To say she was not really excited to have me in her class was an understatement.
My habit when in a situation that I struggled with in school was to ‘ act out’.
It seems that my comedic endeavors embarrassed Ellen .
In January of that year , the teacher , a very gentle nun, Sister Stella Maris, called me to her side and suggested I really didn’t need Geometry
For graduation credits.
She thought it might be best for me to leave the class and allow my sister
less “ concern “ about my presence.
I got it . I exited the class.
This allowed me an extra Study Hall , where I could read whatever book I was currently reading , and no one knew it wasn’t study material.
Toward the end of the semester it became clear to me that I’d skipped too many Religion classes and that I needed those credits to graduate. I had a friend, Martha in a similar position. We went to see Sister Ann Catherine, and discussed the possibility of our ‘ vocation’ into the convent.
As hoped for she passed us with full credit in Religion.
Soon after High School, I was married with two children . ( Another chapter, for another time. )
I went to work for an Insurance Company.
I was to be a ‘ Field Service worker’.
There was a question about being appointed to work with the Toronto Office. I of course offered that I d taken four years of French in H S .
And offered that I was sure I could speak and service French Speaking individuals in those agencies.
Most spoke English , but on occasion I would receive correspondence from some of the French speaking people. All of the correspondence that came into us, was tagged with a date and time .
If it was something I understood I knew I could get to it soon. But a habit that did not serve me well, was to tag them and put them in a special pile of documents to be worked on.
The truth is I eventually was confronted by my supervisor who wanted to see these documents. The truth was uncovered . I didn’t want to appear to be incompetent so I buried them .
Needless to say , I was relieved of my duties , and my employment soon after.
The good that came from this was that I as a condition of unemployment could go back to school .
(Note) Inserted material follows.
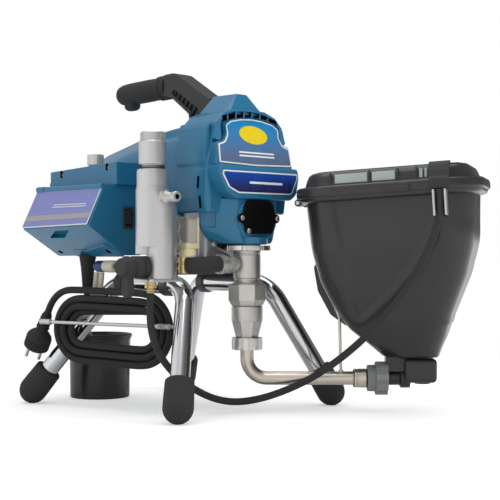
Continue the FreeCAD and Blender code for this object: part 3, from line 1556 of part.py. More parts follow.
def inlet_block():
    """A port block between the manifold and the gear casing, with a round collar and a brass stem below."""
    body = new_body("inlet_block")
    pad(body, "Port", "XY_Plane", size.inlet_low_z, size.inlet_high_z,
        rectangle(size.inlet_left_x, size.inlet_front_y, -size.casing_low_half - size.fit, size.inlet_rear_y))
    pad(body, "Collar", "XY_Plane", size.inlet_collar_z, size.inlet_low_z + 0.5,
        circle(size.stem_x + 5.5, size.stem_y - 3, size.inlet_collar_radius))
    place(body)
    body = piece("inlet_stem")
    turn(body, "StemTurn", [
        (0, size.stem_low_z), (size.stem_radius, size.stem_low_z),
        (size.stem_radius, size.inlet_collar_z - size.seat), (0, size.inlet_collar_z - size.seat),
    ])
    return place(body, size.stem_x, size.stem_y, 0)


def smooth_path(points, name):
    """Straight runs joined by tangent arcs; prints each bend's radius."""
    corners = [Vector(*[float(v) for v in p]) for p in points]
    edges = []
    radii = []
    start = corners[0]
    for before, corner, after in zip(corners, corners[1:], corners[2:]):
        back, ahead = before - corner, after - corner
        shorter = min(back.Length, ahead.Length)
        half_turn = (math.pi - back.getAngle(ahead)) / 2
        reach = 0.45 * shorter
        radii.append(reach / math.tan(half_turn))
        first = corner + back.normalize() * reach
        last = corner + ahead.normalize() * reach
        inward = (back + ahead).normalize()
        middle = corner + inward * (radii[-1] / math.cos(half_turn) - radii[-1])
        edges.append(Part.LineSegment(start, first).toShape())
        edges.append(Part.Arc(first, middle, last).toShape())
        start = last
    edges.append(Part.LineSegment(start, corners[-1]).toShape())
    print(name, "radii", [round(r, 1) for r in radii])
    return Part.Wire(edges)


def cord(name, points, diameter):
    """A plain round cord along a route; its volume is compared with section times length."""
    path = smooth_path(points, name)
    first = path.Edges[0]
    start, way = first.valueAt(first.FirstParameter), first.tangentAt(first.FirstParameter)
    ring = Part.Wire([Part.Circle(start, way, diameter / 2).toShape()])
    solid = path.makePipeShell([ring], True, False)
    section = math.pi * diameter ** 2 / 4
    print(name, "length %.0f" % path.Length, "volume ratio %.4f" % (solid.Volume / (section * path.Length)))
    return shaped(name, solid)


def biarc(start, way_in, end, way_out):
    """Two arcs that leave a point along one direction and reach another along a second."""
    span = end - start
    both = way_in + way_out
    turned = 2 * (1 - way_in.dot(way_out))
    if turned > 1e-9:
        reach = (math.sqrt(span.dot(both) ** 2 + turned * span.dot(span)) - span.dot(both)) / turned
    else:
        reach = span.dot(span) / (4 * span.dot(way_out))
    middle = (start + end + (way_in - way_out) * reach) * 0.5
    return [arc_from(start, way_in, middle), arc_from(end, way_out * -1, middle)]


def arc_from(start, way, end):
    """An arc that leaves start along a direction and ends at a point."""
    span = end - start
    across = span - way * span.dot(way)
    if across.Length < 1e-6:
        return Part.LineSegment(start, end).toShape()
    across = Vector(across).normalize()
    radius = span.dot(span) / (2 * span.dot(across))
    centre = start + across * radius
    middle = (start + end) * 0.5 - centre
    middle = centre + Vector(middle).normalize() * radius
    if (end - start).dot(way) < 0:
        middle = centre * 2 - middle
    return Part.Arc(start, middle, end).toShape()


def coil_frame():
    """The coil's middle, its long way to the rear, and the way out from the legs."""
    front = Vector(float(size.coil_front_x), float(size.coil_front_y), float(size.coil_z))
    rear = Vector(float(size.coil_rear_x), float(size.coil_rear_y), float(size.coil_z))
    middle = (front + rear) * 0.5
    rearward = Vector(rear - front).normalize()
    outward = Vector(-rearward.y, rearward.x, 0)
    return middle, rearward, outward, (rear - front).Length / 2


def coil_knot(progress):
    """Point and heading after a number of quarter turns: round ends joined by long sides."""
    middle, rearward, outward, half_length = coil_frame()
    up = Vector(0, 0, 1)
    reverse = float(size.coil_turns) * 4
    inward = min(progress, 2 * reverse - progress) / 4 * float(size.coil_pitch)
    layer = min(max((progress - reverse + 1) / 2, 0), 1) - 0.5
    radius = float(size.coil_half_height) - inward
    reach = half_length - inward - radius
    part = progress % 4
    if part <= 0.5 or part >= 3.5:
        angle = (part if part <= 0.5 else part - 4) * math.pi
        point = rearward * (reach + radius * math.cos(angle)) - up * (radius * math.sin(angle))
        way = rearward * -math.sin(angle) - up * math.cos(angle)
    else:
        angle = (part - 2) * math.pi
        point = rearward * (-reach - radius * math.cos(angle)) + up * (radius * math.sin(angle))
        way = rearward * math.sin(angle) + up * math.cos(angle)
    return middle + outward * (layer * float(size.coil_layer)) + point, way


def coil_knots():
    """Two turns in beside the legs, then out again in the outer layer and along the top."""
    quarters = [float(size.coil_start)]
    turn_count = int(float(size.coil_turns) * 2)
    for turn_number in range(turn_count + 1):
        for part in (0, 0.5, 1.5, 2, 2.5, 3.5):
            progress = turn_number * 4 + part
            if progress > quarters[-1]:
                quarters.append(progress)
    return [coil_knot(progress) for progress in quarters]


def least_gap(points, diameter):
    """The least free space between stretches of the coil that aren't neighbours along it."""
    skip = int(diameter * 4)
    least = 1e9
    for i, a in enumerate(points):
        for b in points[i + skip:]:
            least = min(least, (a - b).Length)
    return least - diameter


def coil():
    knots = coil_knots()
    edges = []
    straight = float(size.cord_dia)
    start, way = knots[0]
    edges.append(Part.LineSegment(start - way * straight, start).toShape())
    for (start, way_in), (end, way_out) in zip(knots, knots[1:]):
        edges.extend(biarc(start, way_in, end, way_out))
    end, way = knots[-1]
    edges.append(Part.LineSegment(end, end + way * straight).toShape())
    path = Part.Wire(edges)
    first = knots[0]
    ring = Part.Circle(first[0] - first[1] * straight, first[1], size.cord_dia / 2).toShape()
    solid = path.makePipeShell([Part.Wire([ring])], True, False)
    count = int(path.Length / 2)
    print("coil length %.0f" % path.Length,
          "volume ratio %.4f" % (solid.Volume / (math.pi * size.cord_dia ** 2 / 4 * path.Length)),
          "least gap %.2f" % least_gap(path.discretize(count), float(size.cord_dia)))
    group("power_cord_coil", solid)
    return knots[0][0] - knots[0][1] * straight, knots[0][1], end + way * straight, way


def cords():
    lead_end, lead_way, tail_start, tail_way = coil()
    print("coil start", lead_end, lead_way, "coil end", tail_start, tail_way)
    relief_tip = size.box_keel_z - size.seat * 3 - size.relief_length
    lead = cord("power_cord_lead", [
        (size.relief_x, size.relief_y, relief_tip), (-105.2, 230.2, 158), (-110.5, 236, 149.5),
        (-124, 251, 144), (-137.3, 261, 125), (-142.7, 254.4, 101), lead_end - lead_way * 0.1,
    ], size.cord_dia)
    tail = cord("power_cord_tail", [
        tail_start + tail_way * 0.1, (-146, 220.4, 171), (-148, 232.3, 168.4), (-149, 243.4, 163.3),
        (-149.4, 253.6, 155.9), (-149.6, 261.9, 146.5), (-149.8, 267.7, 136),
    ], size.cord_dia)
    bundle("power_cord", [lead, tail])
    plug()
    hose = cord("return_hose", [
        (-137, 46.5, 169.5), (-138, 46.5, 150), (-138.5, 45, 128), (-136.5, 41, 106), (-131, 33, 84),
        (-119, 24, 64), (-100, 17, 47), (-75, 14, 32), (-45, 13, 20.5), (-16, 6, 15), (10, -14, 19),
        (30, -43, 31), (43, -77, 48), (51, -111, 69), (57.5, -144, 93), (65, -174, 120),
        (75.5, -203, 154), (84.5, -226, 187), (91.5, -241, 217), (97.6, -251, 244),
        (102.2, -257, 267.5), (103.7, -258.6, 290),
    ], size.return_dia)
    node(hose, "return_hose")
    drain_tubes()


def plug():
    """A round ribbed plug on the cord's end, hanging at the rear of the wrap."""
    body = new_body("power_plug")
    neck, radius = size.plug_neck_radius, size.plug_radius
    turn(body, "PlugTurn", [
        (0, 0), (neck - 2, 0), (neck, 28), (radius - 6, 32), (radius, 38), (radius, 56), (radius - 3, 60),
        (0, 60),
    ])
    for i, x in enumerate((-9.5, 9.5)):
        pad(body, "PlugPin%d" % i, "XY_Plane", 59.5, 78, circle(x, 0, 2.4))
    place(body, -149.8, 267.75, 135.9, Rotation(Vector(0, 0, 1), Vector(-0.02, 0.56, -1)))


def drain_tubes():
    """Two soft tubes from the drain valve, down past the rear left leg and into the cup."""
    x, y, z = size.drain_x, size.drain_y, size.drain_z
    exit_z = z - 8.8
    outer = cord("drain_tube_outer", [
        (x, y + 3, exit_z), (-112.5, 188, 173), (-115.5, 197, 148), (-120, 214, 134), (-124, 238, 130),
        (-117, 258, 124), (-95, 276, 120), (-75, 294, 110), (-61, 307, 97), (-56, 312, 82),
        (-54, 314, 65),
    ], size.drain_tube_radius * 2)
    inner = cord("drain_tube_inner", [
        (x, y + 15, exit_z), (-112.5, 200, 177), (-114.5, 206, 158), (-117.5, 221, 145.5), (-112.5, 244, 137),
        (-106, 265, 134), (-88, 283, 129), (-67, 296, 119), (-51, 300, 105), (-45, 301, 87),
        (-43.5, 302, 68.5),
    ], size.drain_tube_radius * 2)
    bundle("drain_tubes", [outer, inner])


def drain_fittings():
    x, y, z = size.drain_x, size.drain_y, size.drain_z
    body = new_body("drain_valve")
    turn(body, "Barrel", [
        (0, 0), (8, 0), (8, 18), (5.5, 19), (5.5, 26), (8.5, 27), (8.5, 44), (0, 44),
    ])
    pad(body, "Boss", "YZ_Plane", -6, 6, rectangle(6, -12, size.box_keel_z - z - size.seat, -2))
    place(body, x, y + 22, z, Rotation(Vector(0, 0, 1), Vector(0, -1, 0)))
    body = new_body("drain_cup")
    wall = size.cup_wall
    low, top, height = size.cup_low_radius, size.cup_top_radius, size.cup_height
    turn(body, "Cup", [
        (0, 0), (low - 8, 0, 8), (low, 8), (top, height), (top - wall, height),
        (low - wall, 9), (low - 9, wall), (0, wall),
    ])
    place(body, size.cup_x, size.cup_y, 0)


def hoses():
    """The hose from the pump's swivel across to the manifold."""
    z, radius = size.swivel_z, size.hose_radius
    body = new_body("outlet_swivel")
    start = -28
    turn(body, "Swivel", [
        (0, -start), (size.swivel_radius, -start), (size.swivel_radius, -start + 8),
        (size.swivel_radius - 2.5, -start + 9), (size.swivel_radius - 2.5, -start + 16),
        (size.swivel_radius + 1, -start + 17), (size.swivel_radius + 1, -start + 28), (0, -start + 28),
    ])
    place(body, 0, 0, z, AXIS_LEFT)
    hose = cord("connecting_hose", [
        (-56.2, 0, z), (-67, 0, z - 0.2), (-76.5, 5.5, z - 1), (-83.5, 14.5, z - 1.7), (-88.2, 24.6, z - 2),
    ], radius * 2)
    node(hose, "connecting_hose")


def fittings():
    body = piece("return_fitting")
    flat = 9
    top = size.column_low_z - size.seat * 2 - size.base_thick
    pad(body, "ReturnHex", "XY_Plane", top - 8, top, [
        (-flat, -flat * 0.577), (0, -flat * 1.155), (flat, -flat * 0.577), (flat, flat * 0.577),
        (0, flat * 1.155), (-flat, flat * 0.577),
    ])
    turn(body, "ReturnBarb", [(0, top - 14.8), (5.5, top - 14.8), (5.5, top - 7.5), (0, top - 7.5)])
    return place(body, -137, size.column_y, 0)


def check_and_write():
    doc.recompute()
    for item in doc.Objects:
        if "Invalid" in item.State or "Error" in item.State:
            raise RuntimeError("%s failed: %s" % (item.Label, item.State))
    os.makedirs("parts", exist_ok=True)
    for name, item in nodes.items():
        shape = item.Shape
        if shape.isNull() or not shape.isValid() or not shape.Solids:
            raise RuntimeError("%s has no valid solid" % name)
        shape.exportStep("parts/%s.step" % name)
    print(len(nodes), "nodes written")


stand()
cord_wrap()
drive()
gears()
motor()
front_shroud()
motor_shroud()
hump_and_handle()
badges()
pump()
suction_line()
hopper_outlet()
hopper()
bundle("cover_screws", [rod_guard(), control_box()])
manifold()
prime_valve()
bundle("brass_fittings", [inlet_block(), fittings()])
hoses()
drain_fittings()
cords()
check_and_write()
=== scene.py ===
import json
import math

import bmesh
import bpy
from bpy.props import FloatProperty, FloatVectorProperty, PointerProperty
from mathutils import Matrix, Vector


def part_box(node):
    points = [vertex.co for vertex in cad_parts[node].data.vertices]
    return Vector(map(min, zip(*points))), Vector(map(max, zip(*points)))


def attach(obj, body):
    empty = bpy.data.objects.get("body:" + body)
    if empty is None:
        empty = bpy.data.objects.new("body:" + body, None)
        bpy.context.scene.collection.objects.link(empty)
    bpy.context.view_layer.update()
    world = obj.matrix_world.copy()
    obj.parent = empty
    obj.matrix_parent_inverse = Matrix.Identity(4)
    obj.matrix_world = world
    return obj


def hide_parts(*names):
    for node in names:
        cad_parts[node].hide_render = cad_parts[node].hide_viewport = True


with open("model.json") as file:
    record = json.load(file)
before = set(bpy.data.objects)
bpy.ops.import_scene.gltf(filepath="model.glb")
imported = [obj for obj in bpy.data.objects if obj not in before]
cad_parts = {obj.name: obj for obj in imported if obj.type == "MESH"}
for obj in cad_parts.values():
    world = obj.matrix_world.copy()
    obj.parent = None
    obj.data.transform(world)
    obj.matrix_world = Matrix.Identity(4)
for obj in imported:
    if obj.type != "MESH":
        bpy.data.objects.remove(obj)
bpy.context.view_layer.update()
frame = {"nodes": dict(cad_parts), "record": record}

bl_info = {
    "name": "Paint Sprayer",
    "version": (1, 0, 0),
    "blender": (4, 5, 0),
    "location": "3D View > Sidebar > Sprayer",
    "description": "Models the pieces and finishes of an airless paint sprayer round its packed frame",
    "category": "Object",
}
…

So I went to Nursing School . Where I actually did well with, including the revelations about math .
The situations and turns of events were a source of fairly constant chaos in my life.
I was in my twenties in Nursing School. I graduated on time in a few years and got a great job on Pediatrics at a local Hospital. I loved the job , did well.
But it was another 15 years before I was evaluated for ADHD .
That’s a whole other story .
I’ve gone on too long .
My confidence in general about my abilities I always questioned.
It is much better now because I’ve learned the truth . I’m different in many ways than my sisters and others .
And I’ve had a much easier time since learning about this’ disorder’ I appreciate all the information from Thom on this subject. I look forward to it every week.
Yup. I grew up in a Navy town. I had exposure to the breadth and variety of styles of food, customs, languages, dress, and family tradition from around the world. Since then I've determined to always have that enrichment suffused in my short lifetime.
So it goes with the diversity of thought processes. Everybody in the world is the best in the world at SOMETHING. Why would we deny a chance at excellence.